Competitive pricing will be just one factor in determining which companies will emerge as the most successful RIMS providers. Firms are sweating it out over creating tangible differentiators. Also important, says Prasanna, are game-changing alliances with global technology companies. Original equipment manufacturers (OEMs) such as Cisco, Dell, Hitachi, Hewlett-Packard, Microsoft and Red Hat are investing in Indian partners at the forefront of the RIMS business, helping them improve the size and capability of the talent pool to support the products and services they provide. While there are no monogamous relationships in the RIMS world, some service providers are more equal than others in the eyes of the OEMs. RIMS players understand the importance of such alliances, which give them early access to changes and enhancements in technology, quick access to technical assistance, and critical access to training facilities and materials.
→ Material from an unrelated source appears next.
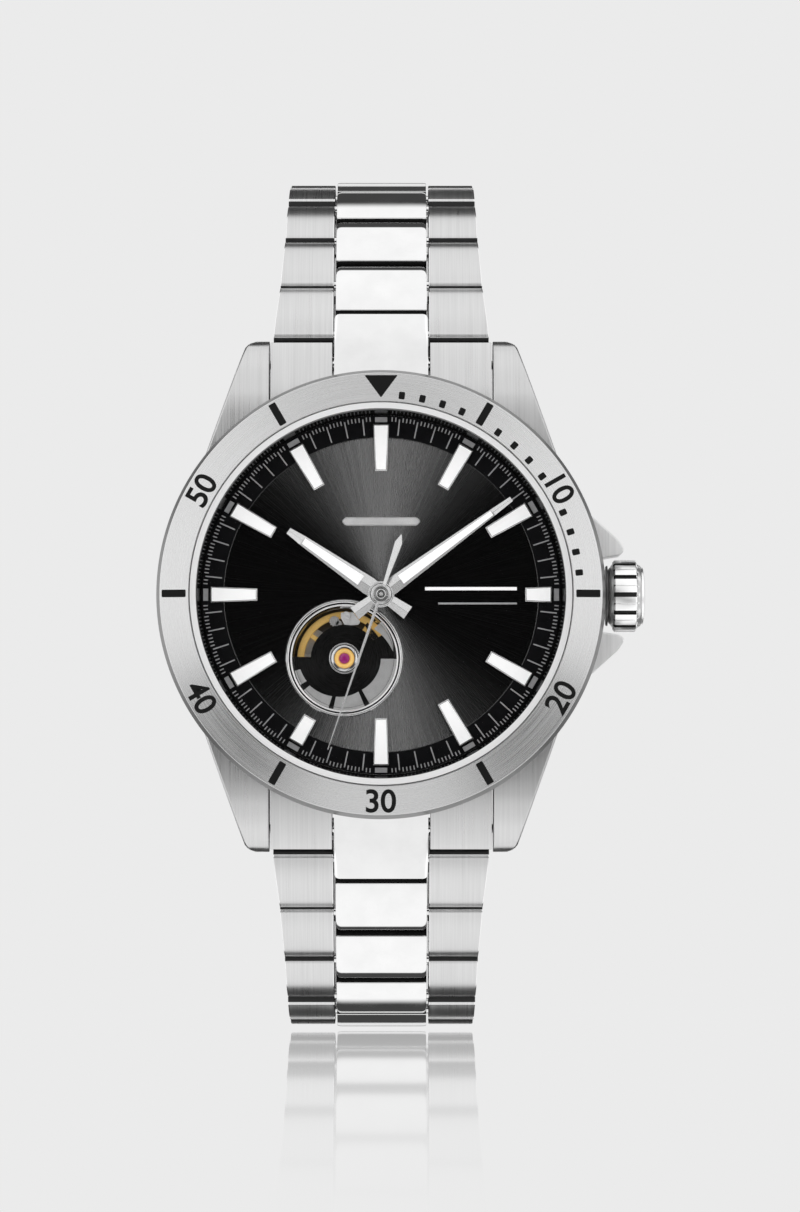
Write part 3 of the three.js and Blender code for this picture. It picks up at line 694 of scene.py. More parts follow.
def numeral(text, angle, turn):
    curve = bpy.data.curves.new(f"numeral_{text}", "FONT")
    curve.body = text
    curve.align_x = "CENTER"
    curve.align_y = "CENTER"
    curve.size = NUMERAL_SIZE
    curve.space_character = 0.98
    curve.extrude = NUMERAL_DEPTH
    curve.offset = 0.055
    curve.resolution_u = 6
    shown = bpy.data.objects.new(f"numeral_{text}_text", curve)
    bpy.context.scene.collection.objects.link(shown)
    bpy.context.view_layer.update()
    mesh = bpy.data.meshes.new_from_object(shown.evaluated_get(bpy.context.evaluated_depsgraph_get()))
    bpy.data.objects.remove(shown)
    bm = bmesh.new()
    bm.from_mesh(mesh)
    xs = [v.co.x for v in bm.verts]
    ys = [v.co.y for v in bm.verts]
    middle = Vector(((min(xs) + max(xs)) / 2, (min(ys) + max(ys)) / 2, 0))
    scale = NUMERAL_HEIGHT / (max(ys) - min(ys))
    for v in bm.verts:
        flat = (v.co - middle) * scale
        v.co = Vector((flat.x, -v.co.z / NUMERAL_DEPTH * 0.06 + 0.04, flat.y))
    piece(f"numeral_{text}", bm, ENGRAVED, "bezel", bezel_place(MARK_R, angle, turn))


def make_bezel():
    profile = rounded([
        (19.45, BEZEL_BACK), (21.5, BEZEL_BACK, 0.15), (BEZEL_R, BEZEL_BACK - 0.5, 0.15),
        (*BEZEL_EDGE, 0.07), (*BEZEL_INNER, 0.06), (18.68, BEZEL_TOP + 0.7, 0.05), (19.45, BEZEL_TOP + 0.8),
    ], 0.05, 4)
    ring = piece("bezel_ring", turned(profile, steps=240), BEZEL_STEEL, "bezel",
                 replaces=["bezel"], sharp=40)
    ring.data.materials.append(BEZEL_SIDE)
    # Faces looking outwards take the darker bezel-side steel: painted shade on the outer wall.
    for face in ring.data.polygons:
        out = Vector((face.center.x, 0, face.center.z)).normalized()
        if face.normal.dot(out) > 0.8:
            face.material_index = 1
    bezel_mark("bezel_triangle", MARK_R, 0, [(-1.62, 1.15), (1.62, 1.15), (0, -1.13)], 0.1)
    for angle in range(30, 360, 60):
        bezel_mark(f"bezel_bar_{angle}", MARK_R, angle,
                   [(-0.37, -1.22), (0.37, -1.22), (0.37, 1.2), (-0.37, 1.2)])
    for minute in range(1, 15):
        if minute % 5:
            bezel_mark(f"bezel_dot_{minute}", 19.4, 6 * minute,
                       [(-0.3, -0.38), (0.3, -0.38), (0.3, 0.38), (-0.3, 0.38)], 0.14)
    for text, angle, turn in (("10", 60, 0), ("20", 120, 180), ("30", 180, 180),
                              ("40", 240, 180), ("50", 300, 0)):
        numeral(text, angle, turn)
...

Not surprisingly, RIMS providers often trumpet their alliances with technology majors. The emergence of RIMS has fostered joint go-to-market strategies by technology players and has driven the emergence of joint products, resulting in greater value propositions and lowered total cost of ownership for RIMS adopters. Cognizant's Nalbandian reflects a popular industry opinion: "We think this go-to-market model is going to be successful for us."
On the other side of the business, who are the most likely candidates to aggressively adopt RIMS? The McKinsey study says that Fortune 3000 companies are driving growth and are signing more -- and in several cases larger -- deals than their Fortune 250 counterparts. This is in striking contrast to the trend established by application development and business process outsourcing in the past, which was led by Fortune 250 companies. This shift is likely to have a major impact on the marketing strategies adopted by RIMS vendors. Among the many things on the cusp of change, the future of marketing in the high-end technology space is set for an interesting makeover.